Hello and welcome to my blog! My name is Caroline and I am a PhD student at the University of Sheffield. My research project focuses on Striga - a genus of parasitic plants that devastates harvests by infecting food crops. I am exploring the defence reactions that can make host plants more resistant against Striga. Due to my ongoing battles with anorexia, I haven't made as much progress as I would have liked but I am determined to finish the course.


This blog charts the ups and downs of life in the lab, plus my dreams to become a science communicator and forays into public engagement and science policy....all while trying to keep my mental and physical health intact. Along the way, I'll also be sharing new plant science stories, and profiles of some of the researchers who inspire me on this journey.
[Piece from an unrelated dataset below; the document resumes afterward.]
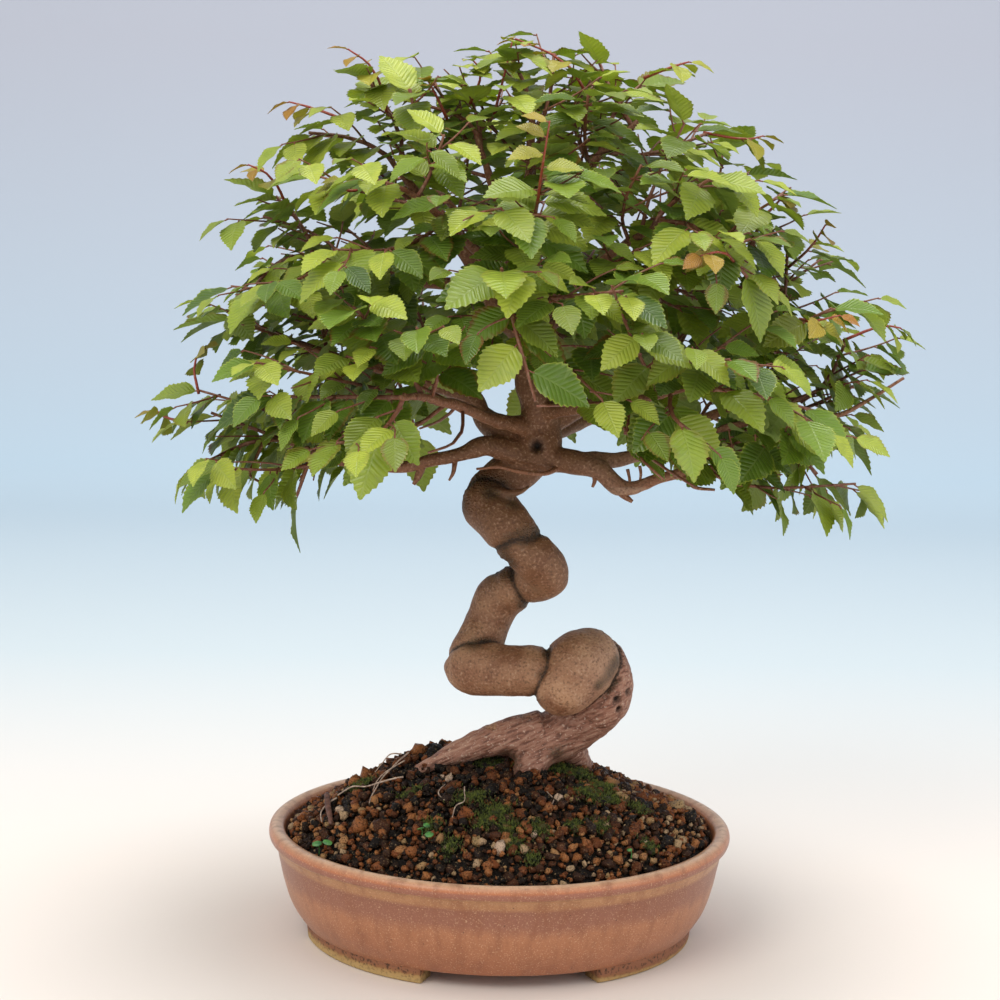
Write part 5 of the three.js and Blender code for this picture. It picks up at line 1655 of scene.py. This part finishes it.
# %% Lay the floor and hang the lights
SWEEP_WIDTH = 6000.0
SWEEP_LINE = [(-2500, -0.3), (0, -0.3), (1100, -0.3), (1500, 60), (1800, 400), (1900, 1200), (1950, 2600)]
# Name, place and size in metres, power in watts, colour
LIGHTS = [
    ("window", (-1.2, -1.6, 2.0), 1.4, 25.0, "#fffaf2"),
    ("fill", (1.8, -1.2, 1.0), 1.8, 10.0, "#f2f6ff"),
    ("above", (0.2, 0.1, 2.2), 1.2, 26.0, "#ffffff"),
]
SKY_COLOUR = "#f4f7fa"
SKY_STRENGTH = 0.8
# Distance back plus height in metres, and the paper's colour there
SWEEP_COLOURS = [(0.1, "#ece2d9"), (0.65, "#cfd9dc"), (1.5, "#bacdda"), (2.4, "#babcc6")]

sweep_line = on_curve(SWEEP_LINE, np.linspace(0, 1, 60))
sweep_points = np.array([[(x, y, z) for x in (-SWEEP_WIDTH / 2, SWEEP_WIDTH / 2)] for y, z in sweep_line])
floor = make_piece("floor", sweep_points.reshape(-1, 3), [tuple(f) for f in grid_faces(60, 2, closed=False)])
paper, tree, places = new_material("paper_backdrop")
_, back, height = add_node(tree, "ShaderNodeSeparateXYZ", {0: places}).outputs
tint = colour_by(tree, weighted_sum(tree, (1.0, back), (1.0, height)), SWEEP_COLOURS)
floor.data.materials.append(close_material(paper, tint, {"Roughness": 0.9, "Specular IOR Level": 0.1}))

bpy.context.scene.view_settings.view_transform = "Standard"
world = bpy.data.worlds.new("sky")
bpy.context.scene.world = world
world.use_nodes = True
world.node_tree.nodes["Background"].inputs["Color"].default_value = linear(SKY_COLOUR)
world.node_tree.nodes["Background"].inputs["Strength"].default_value = SKY_STRENGTH


def hang_light(name, place, size, power, colour):
    """A square area light that looks at the middle of the crown."""
    lamp = bpy.data.lights.new(name, "AREA")
    lamp.size = size
    lamp.energy = power
    lamp.color = linear(colour)[:3]
    held = bpy.data.objects.new(name, lamp)
    held.location = place
    held.rotation_mode = "QUATERNION"
    held.rotation_quaternion = (Vector((0, 0, 0.25)) - Vector(place)).to_track_quat("-Z", "Y")
    bpy.context.scene.collection.objects.link(held)


for light in LIGHTS:
    hang_light(*light)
So whether you have a fascination for plants, are curious about what science research involves, or just wonder what exactly I do all day, read on - I hope you find it entertaining!


Wednesday, 2 July 2014

Frogs, telephone interviews and women in science...

Another early start...and even earlier for Dr Hamilton, who was picked up at 6.00 to be taken to the recording studio for his interview on the Today Programme. Unfortunately, I miss this whilst I was in the shower - after all the excitement it was only four minutes long! It certainly seems to have generated a lot of interest thigh, even being picked up by The Telegraph.
But, I have to look forward to the next lot of interviews; two this morning both for German Public Radio. I escorted first Dr Amanda Adams ( who works on scorpion burrow design in Israel) then Miss Lauren Nadler ( who investigates social recognition in tropical reef fish). Once again, the landline works fine and my German colleague, Michael Stang, seems pleased with the results. I tell the researchers not to be too nervous, after all their words will have to be dubbed over into German!







I feel slightly awkward about how few talks I have attended so far... There is a wealth of fascinating science being discussed here but I am hardly sitting in on any of it. One example was the Presidents Medallist talk this morning, on auxin dynamics in the root. I had hoped to attend this but ended up trying to arrange the room to do the phone interview in. Foiled! I made up for it in the afternoon by dropping in on the session on animal biomechanics. This covered a fascinating range of organisms but I was struck by a talk from PhD student Miss Marta Garcia- Vidal, investigating how the environment influences a frogs jumping style. I grabbed her afterwards for an interview and may be able to get another press release out of it. Watch this space!


Another highlight was Dr Christopher Clemente's talk describing his work on lizard locomotion. Larger animals put greater stress on their limb bones and Dr Clemente was investigating to see whether larger sized lizards adopt a more upright posture to compensate for this. Although the PowerPoint kept breaking down on him, he ploughed on with gusto, entertaining us with videos showing him running after the lizards to get footage of them in motion...and occasionally, they turned round and chased him! Further information on his research can be found on his blog: http://biomechanicsdownunder.blogspot.co.uk




Networking at the Poster Session



Meanwhile, I was excited to see that the BBC exclusive about dormice had gone live (http://www.bbc.co.uk/news/science-environment-28036330). I always think the 'BBC treatment' gives a very professional touch! After the main session finished, the poster session opened. This is an especially good opportunity for early career scientists, including PhD students, to showcase their work to a large scientific audience. It can also be an invaluable way to  network, make new contacts and find potential collaborators in research. It feels a bit like an eclectic art gallery, where one is free to wander and browse the 'advertisements' . It is much more enjoyable, if course, when you KNOW some of the scientists and can have a catch up with old acquaintances.

The Women in Science Dinner at the Palace Hotel





After checking in with friends and former lecturers from Durham University, I had to dash back to the Palace Hotel to be in good time for the Women in Science dinner. This has been an organised event at the SRB Annual Meeting now for 12 years and is designed as an informal chance to discuss the big issue of gender equality in science. The setting, in the Grand Room, was sumptuous indeed with chandeliers, towering marble arches, silverware and lighted candles. Our after dinner speaker was Sarah Dickinson, strategic director of Athena Swan, a award scheme by which Universities and research institutes can gain recognition for implementing strategies to promote gender equality. Encouragingly, their results suggest that institutes that are part of the award scheme see benefits for all their staff; when women are able to work more effectively and have greater support, the whole working environment improves, resulting in tangible results, including more papers. After dessert, the floor was opened up for questions with even the ( relatively few) makes attendees getting involved. In the end, the discussions moved into the bar area and I decided to head up to bed, fortunately in the same building. It was a thought provoking evening, but as one attendee noted ' How will such events have impact when so few men are present? Half of the decision makers are missing!'
A good point for the next meeting - women, invite your male colleagues!